Data provided
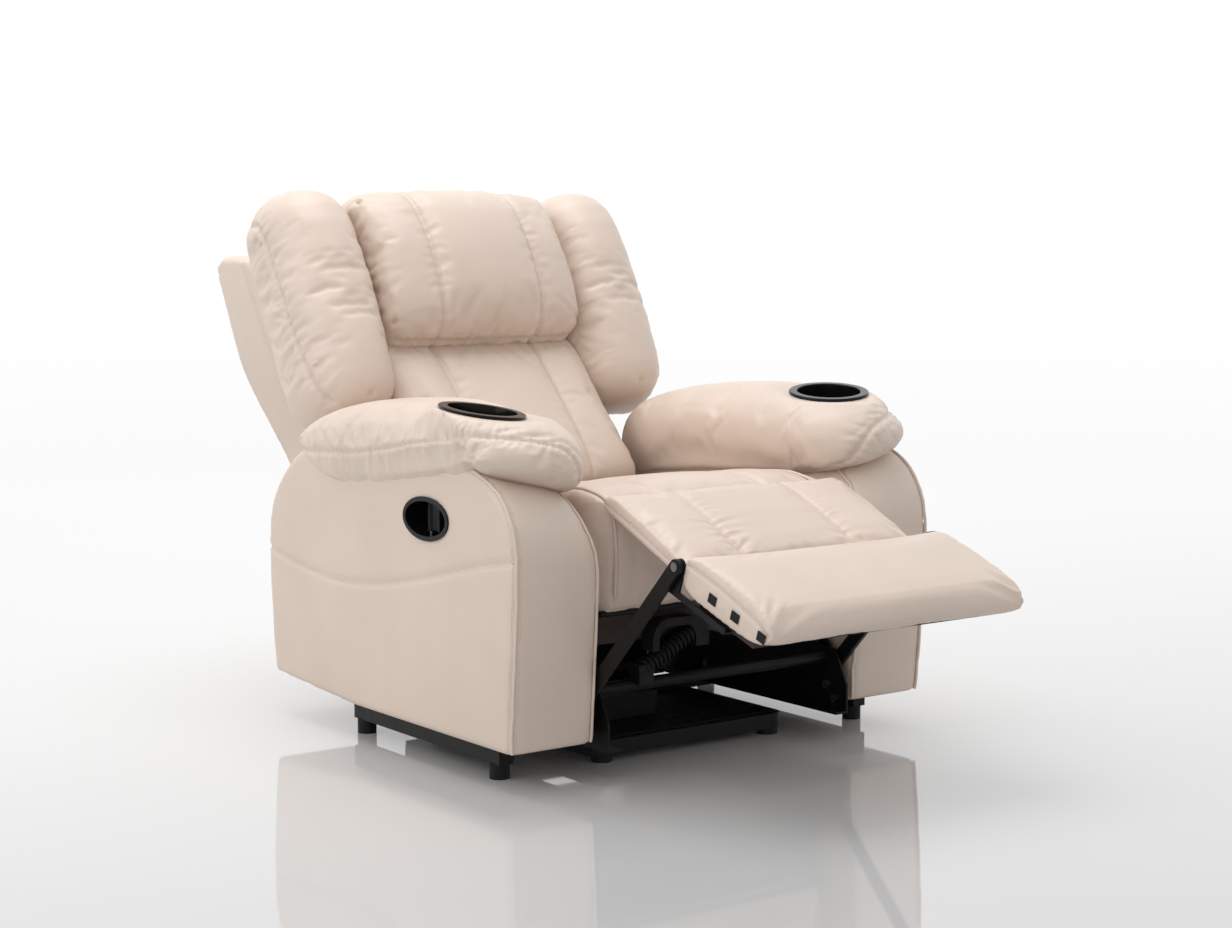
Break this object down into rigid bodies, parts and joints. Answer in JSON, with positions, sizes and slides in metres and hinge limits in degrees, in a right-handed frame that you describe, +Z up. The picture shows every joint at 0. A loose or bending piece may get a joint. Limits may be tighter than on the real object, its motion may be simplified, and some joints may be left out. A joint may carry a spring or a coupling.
{
  "type": "recliner armchair",
  "caption": "Padded leather recliner armchair with wide cushioned arms, cup holders, a side release handle and an open footrest.",
  "frame": {"origin": "on the floor under the middle of the open chair (bottom centre of its bounding box)", "axes": "+X to the sitter's left, -Y the way the chair faces, +Z up"},
  "size_m": [0.994, 1.6805, 1.0539],
  "materials": {
    "leather_cover": "satin",
    "padded_leather": "satin",
    "gloss_black_plastic": "gloss",
    "matte_black_plastic": "matte",
    "black_steel": "satin",
    "zinc_steel": "satin",
    "wood": "matte",
    "webbing": "matte"
  },
  "bodies": {
    "chair_base": {"arm_frame_left": "wood", "arm_frame_right": "wood", "arm_front_cover_left": "leather_cover", "arm_front_cover_right": "leather_cover", "arm_inner_cover_left": "leather_cover", "arm_inner_cover_right": "leather_cover", "arm_outer_cover_left": "leather_cover", "arm_outer_cover_right": "leather_cover", "arm_pad_left": "padded_leather", "arm_pad_right": "padded_leather", "arm_rear_cover_left": "leather_cover", "arm_rear_cover_right": "leather_cover", "arm_skids": "black_steel", "base_cross_bars": "black_steel", "base_feet": "matte_black_plastic", "base_front_rail": "black_steel", "base_pan": "black_steel", "base_rear_rail": "black_steel", "base_side_rails": "black_steel", "control_box": "matte_black_plastic", "cup_holder_left": "gloss_black_plastic", "cup_holder_right": "gloss_black_plastic", "drive_barrel": "matte_black_plastic", "drive_housing": "matte_black_plastic", "flap_rod": "zinc_steel", "frame_bolts": "zinc_steel", "front_cross_tube": "black_steel", "handle_recess": "gloss_black_plastic", "lever_pin": "zinc_steel", "pivot_pins": "zinc_steel", "seat_cushion": "padded_leather", "seat_front_board": "wood", "seat_front_rail": "wood", "seat_rear_rail": "wood", "seat_side_rails": "wood", "seat_webbing": "webbing", "side_plates": "black_steel", "skid_glides": "matte_black_plastic"},
    "back": {"back_apron": "leather_cover", "back_bolster_left": "padded_leather", "back_bolster_right": "padded_leather", "back_brackets": "black_steel", "back_posts": "wood", "back_rails": "wood", "back_shell": "leather_cover", "back_webbing": "webbing", "headrest": "padded_leather", "lumbar_cushion": "padded_leather"},
    "front_crank_set": {"front_cranks": "black_steel", "elbow_pins": "zinc_steel"},
    "lift_link_set": {"lift_links": "black_steel"},
    "rear_crank_set": {"rear_cranks": "black_steel"},
    "footrest": {"footrest_board": "wood", "footrest_brackets": "black_steel", "footrest_clips": "matte_black_plastic", "footrest_cushion": "padded_leather", "footrest_pins": "zinc_steel"},
    "flap": {"flap_board": "wood", "flap_cushion": "padded_leather"},
    "release_lever_body": {"release_lever": "matte_black_plastic"}
  },
  "joints": [
    {"name": "footrest_extend", "type": "hinge", "parent": "chair_base", "child": "front_crank_set", "pos_m": [0, -0.27, 0.235], "axis": [-1, 0, 0], "range_deg": [-66, 23]},
    {"name": "link_level", "type": "hinge", "parent": "front_crank_set", "child": "lift_link_set", "pos_m": [0, -0.35705, 0.14391], "axis": [-1, 0, 0], "range_deg": [-23.1, 66.1]},
    {"name": "rear_crank_turn", "type": "hinge", "parent": "chair_base", "child": "rear_crank_set", "pos_m": [0, -0.20748, 0.17026], "axis": [-1, 0, 0], "range_deg": [-66.1, 23.1]},
    {"name": "footrest_tilt", "type": "hinge", "parent": "lift_link_set", "child": "footrest", "pos_m": [0, -0.60713, 0.40287], "axis": [-1, 0, 0], "range_deg": [-69.7, 24.4]},
    {"name": "flap_swing", "type": "hinge", "parent": "chair_base", "child": "flap", "pos_m": [0, -0.375, 0.478], "axis": [-1, 0, 0], "range_deg": [-64.2, 22.5]},
    {"name": "back_recline", "type": "hinge", "parent": "chair_base", "child": "back", "pos_m": [0, 0.275, 0.33], "axis": [-1, 0, 0], "range_deg": [-12, 20]},
    {"name": "lever_pull", "type": "hinge", "parent": "chair_base", "child": "release_lever_body", "pos_m": [-0.451, -0.104, 0.447], "axis": [0, 0, -1], "range_deg": [0, 22], "stiffness_Nm_per_rad": 0.4, "springref_deg": -5.73}
  ],
  "couplings": [
    {"joint": "link_level", "follows": "footrest_extend", "ratio": -1},
    {"joint": "rear_crank_turn", "follows": "footrest_extend", "ratio": 1},
    {"joint": "footrest_tilt", "follows": "footrest_extend", "ratio": 1.054},
    {"joint": "flap_swing", "follows": "footrest_extend", "ratio": 0.971}
  ]
}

Exercise
Reproduce the listing shown above in its entirety, exactly.

Exercise solution
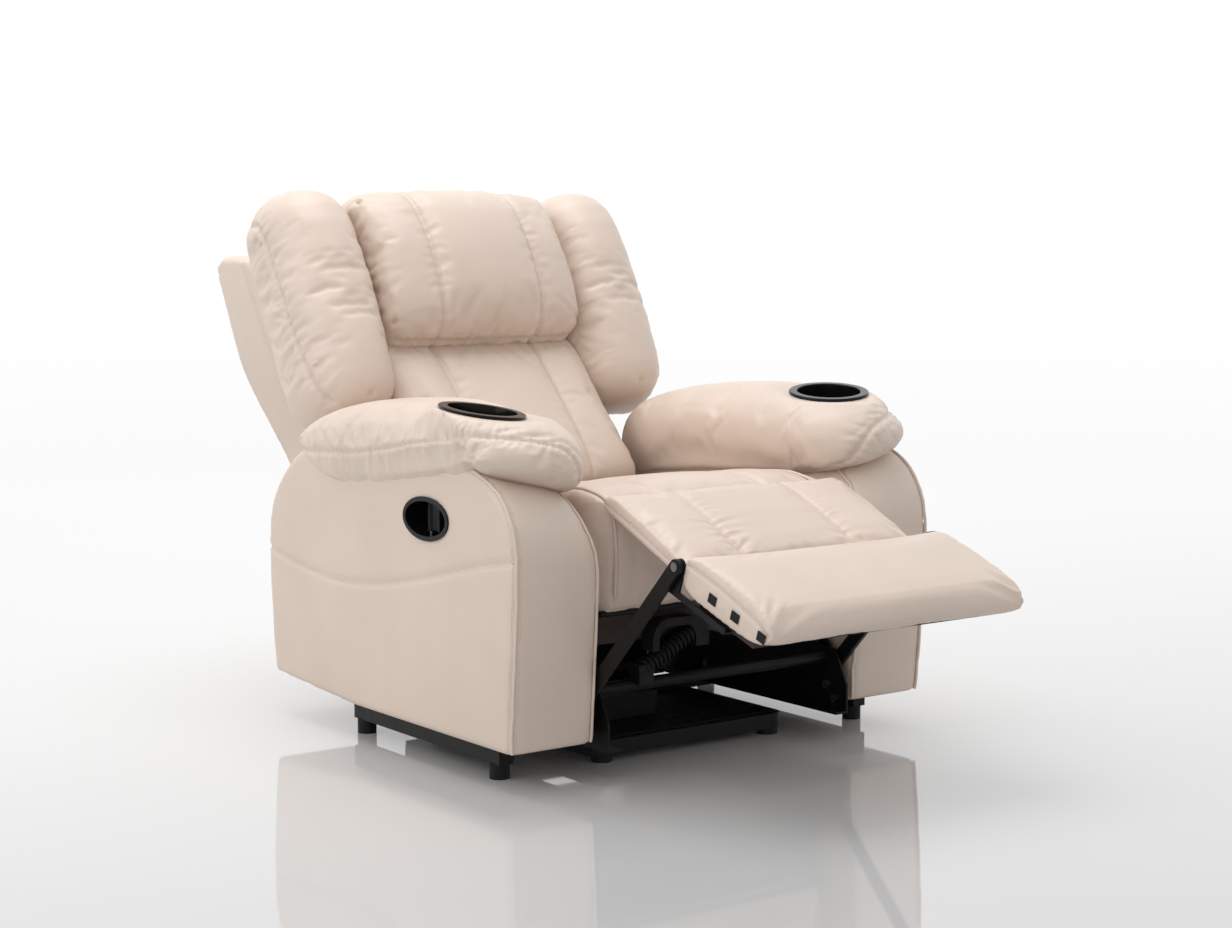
Break this object down into rigid bodies, parts and joints. Answer in JSON, with positions, sizes and slides in metres and hinge limits in degrees, in a right-handed frame that you describe, +Z up. The picture shows every joint at 0. A loose or bending piece may get a joint. Limits may be tighter than on the real object, its motion may be simplified, and some joints may be left out. A joint may carry a spring or a coupling.
{
  "type": "recliner armchair",
  "caption": "Padded leather recliner armchair with wide cushioned arms, cup holders, a side release handle and an open footrest.",
  "frame": {"origin": "on the floor under the middle of the open chair (bottom centre of its bounding box)", "axes": "+X to the sitter's left, -Y the way the chair faces, +Z up"},
  "size_m": [0.994, 1.6805, 1.0539],
  "materials": {
    "leather_cover": "satin",
    "padded_leather": "satin",
    "gloss_black_plastic": "gloss",
    "matte_black_plastic": "matte",
    "black_steel": "satin",
    "zinc_steel": "satin",
    "wood": "matte",
    "webbing": "matte"
  },
  "bodies": {
    "chair_base": {"arm_frame_left": "wood", "arm_frame_right": "wood", "arm_front_cover_left": "leather_cover", "arm_front_cover_right": "leather_cover", "arm_inner_cover_left": "leather_cover", "arm_inner_cover_right": "leather_cover", "arm_outer_cover_left": "leather_cover", "arm_outer_cover_right": "leather_cover", "arm_pad_left": "padded_leather", "arm_pad_right": "padded_leather", "arm_rear_cover_left": "leather_cover", "arm_rear_cover_right": "leather_cover", "arm_skids": "black_steel", "base_cross_bars": "black_steel", "base_feet": "matte_black_plastic", "base_front_rail": "black_steel", "base_pan": "black_steel", "base_rear_rail": "black_steel", "base_side_rails": "black_steel", "control_box": "matte_black_plastic", "cup_holder_left": "gloss_black_plastic", "cup_holder_right": "gloss_black_plastic", "drive_barrel": "matte_black_plastic", "drive_housing": "matte_black_plastic", "flap_rod": "zinc_steel", "frame_bolts": "zinc_steel", "front_cross_tube": "black_steel", "handle_recess": "gloss_black_plastic", "lever_pin": "zinc_steel", "pivot_pins": "zinc_steel", "seat_cushion": "padded_leather", "seat_front_board": "wood", "seat_front_rail": "wood", "seat_rear_rail": "wood", "seat_side_rails": "wood", "seat_webbing": "webbing", "side_plates": "black_steel", "skid_glides": "matte_black_plastic"},
    "back": {"back_apron": "leather_cover", "back_bolster_left": "padded_leather", "back_bolster_right": "padded_leather", "back_brackets": "black_steel", "back_posts": "wood", "back_rails": "wood", "back_shell": "leather_cover", "back_webbing": "webbing", "headrest": "padded_leather", "lumbar_cushion": "padded_leather"},
    "front_crank_set": {"front_cranks": "black_steel", "elbow_pins": "zinc_steel"},
    "lift_link_set": {"lift_links": "black_steel"},
    "rear_crank_set": {"rear_cranks": "black_steel"},
    "footrest": {"footrest_board": "wood", "footrest_brackets": "black_steel", "footrest_clips": "matte_black_plastic", "footrest_cushion": "padded_leather", "footrest_pins": "zinc_steel"},
    "flap": {"flap_board": "wood", "flap_cushion": "padded_leather"},
    "release_lever_body": {"release_lever": "matte_black_plastic"}
  },
  "joints": [
    {"name": "footrest_extend", "type": "hinge", "parent": "chair_base", "child": "front_crank_set", "pos_m": [0, -0.27, 0.235], "axis": [-1, 0, 0], "range_deg": [-66, 23]},
    {"name": "link_level", "type": "hinge", "parent": "front_crank_set", "child": "lift_link_set", "pos_m": [0, -0.35705, 0.14391], "axis": [-1, 0, 0], "range_deg": [-23.1, 66.1]},
    {"name": "rear_crank_turn", "type": "hinge", "parent": "chair_base", "child": "rear_crank_set", "pos_m": [0, -0.20748, 0.17026], "axis": [-1, 0, 0], "range_deg": [-66.1, 23.1]},
    {"name": "footrest_tilt", "type": "hinge", "parent": "lift_link_set", "child": "footrest", "pos_m": [0, -0.60713, 0.40287], "axis": [-1, 0, 0], "range_deg": [-69.7, 24.4]},
    {"name": "flap_swing", "type": "hinge", "parent": "chair_base", "child": "flap", "pos_m": [0, -0.375, 0.478], "axis": [-1, 0, 0], "range_deg": [-64.2, 22.5]},
    {"name": "back_recline", "type": "hinge", "parent": "chair_base", "child": "back", "pos_m": [0, 0.275, 0.33], "axis": [-1, 0, 0], "range_deg": [-12, 20]},
    {"name": "lever_pull", "type": "hinge", "parent": "chair_base", "child": "release_lever_body", "pos_m": [-0.451, -0.104, 0.447], "axis": [0, 0, -1], "range_deg": [0, 22], "stiffness_Nm_per_rad": 0.4, "springref_deg": -5.73}
  ],
  "couplings": [
    {"joint": "link_level", "follows": "footrest_extend", "ratio": -1},
    {"joint": "rear_crank_turn", "follows": "footrest_extend", "ratio": 1},
    {"joint": "footrest_tilt", "follows": "footrest_extend", "ratio": 1.054},
    {"joint": "flap_swing", "follows": "footrest_extend", "ratio": 0.971}
  ]
}